05-16-2026 03:39 AM
Hello NI Community,
I am developing an automated CAN physical layer validation system in LabVIEW using a PXIe-5111 oscilloscope. The goal is to validate CAN electrical characteristics against ISO 11898-2.
Oscilloscope: NI PXIe-5111
Driver: NI-SCOPE in labview
CAN speed: 250 kbps (Classical CAN, ISO 11898-2)
CH0 → CAN_H
CH1 → CAN_L
Probe: 10x passive probe, 1 MΩ input impedance
Sample rate: 10 MS/s
Record length: 50,000 samples
Trigger: Rising edge on CH0 at 3.0V
I am currently validating:
CAN_H dominant/recessive
CAN_L dominant/recessive
Differential voltage (Vdiff)
Peak dominant Vdiff
Recessive Vdiff floor
Peak-to-peak differential amplitude
Thresholds are derived from ISO 11898-2:2024:
Table 3 → recessive state
Table 5 → dominant state
My current LabVIEW flow is:
Initialize NI-SCOPE
Configure vertical/horizontal timing
Configure analog edge trigger
Acquire CAN_H and CAN_L waveforms
Extract Y arrays
Use:
Array Max → dominant levels
Array Min → recessive levels
Compute:
Vdiff = CAN_H − CAN_L
Compare against ISO thresholds
Generate PASS/FAIL result
The issue is that CAN edges contain ringing and overshoot artifacts.
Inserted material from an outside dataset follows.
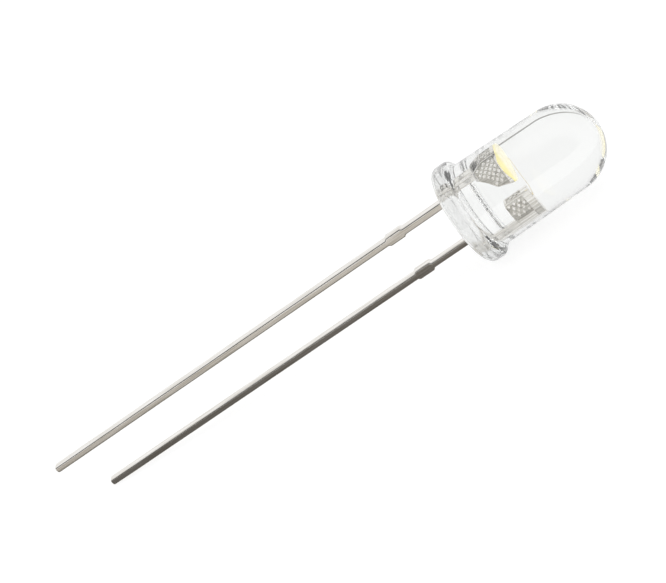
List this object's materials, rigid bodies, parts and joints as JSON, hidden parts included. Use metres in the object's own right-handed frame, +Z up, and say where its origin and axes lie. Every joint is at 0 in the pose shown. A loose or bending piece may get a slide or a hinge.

Because I am using raw Array Max and Array Min, even a single transient sample can corrupt the measurement.
Example:
True dominant CAN_H level ≈ 3.65V
One ringing spike reaches 4.10V
Array Max reports 4.10V
Similarly:
Recessive ringing can briefly drive Vdiff slightly negative
Array Min then produces false failures
So the measurement becomes sensitive to edge artifacts rather than representing the steady-state bus condition intended by ISO 11898-2.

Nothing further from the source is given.